The statue has an interesting history, which began not in Australia, but in Ireland. The Queen, nearing the conclusion of the longest reign in English history, had visited the Irish capital in April 1900, and had died only nine months later. The Royal Dublin Society proposed erecting a monument to her in the courtyard of Leinster House, and the people of Ireland initially welcomed the prospect. John Hughes was duly commissioned as sculptor. The statue was unveiled by the Lord Lieutenant of Ireland in a grand ceremony involving about a thousand soldiers, and in the presence of many guests, on 15 February 1908: “The ceremony was made the occasion of an imposing military display, but the lustre of the pageant was to some extent marred by a somewhat heavy shower which fell shortly before the formal part of the proceedings commenced,” reported The Irish Times.
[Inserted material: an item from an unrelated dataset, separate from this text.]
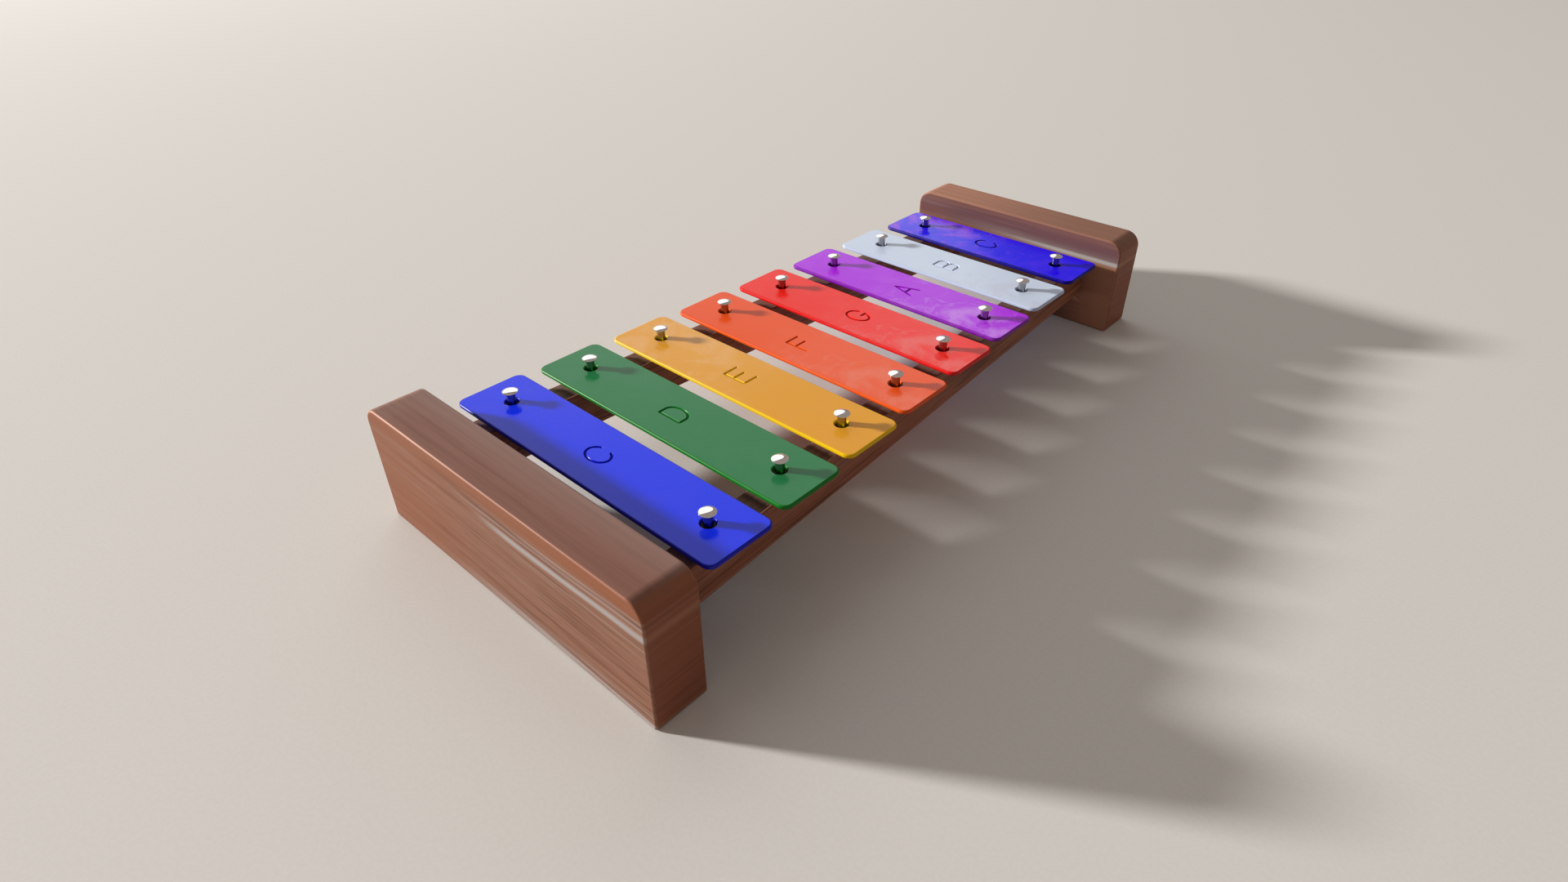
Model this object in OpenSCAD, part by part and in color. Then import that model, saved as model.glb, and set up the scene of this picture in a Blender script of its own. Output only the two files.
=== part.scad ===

The Queen as Hughes has depicted is captured as she would have appeared at the time of the Diamond Jubilee (1897-98). She holds a sceptre as a symbol of her authority. Her gown falls in graceful folds over the top of the pedestal in front, and a cloak falls over the back. The finer details, hands, sceptre and orb, the brocade and the Star of the Garter (see top right), are all beautifully realised. However, the inauspicious weather on the day of the unveiling proved prophetic. Nationalist sentiment in the 1920s resulted in a generally negative opinion of the statue. The Queen was now being remembered far less favourably. The Irish Times echoed popular sentiment by dubbing Hughes' work "The Famine Queen," in reference to the Irish Famine of the late 1840s. The Queen would only have been between twenty-five and thirty years of age then; but now, it seems, the statue showed the aged monarch brooding.

Queen Victoria Statue, Leinster House, Dublin, in a black and white print of about 1935, from the Catholic Archives Catalogue (added by JB).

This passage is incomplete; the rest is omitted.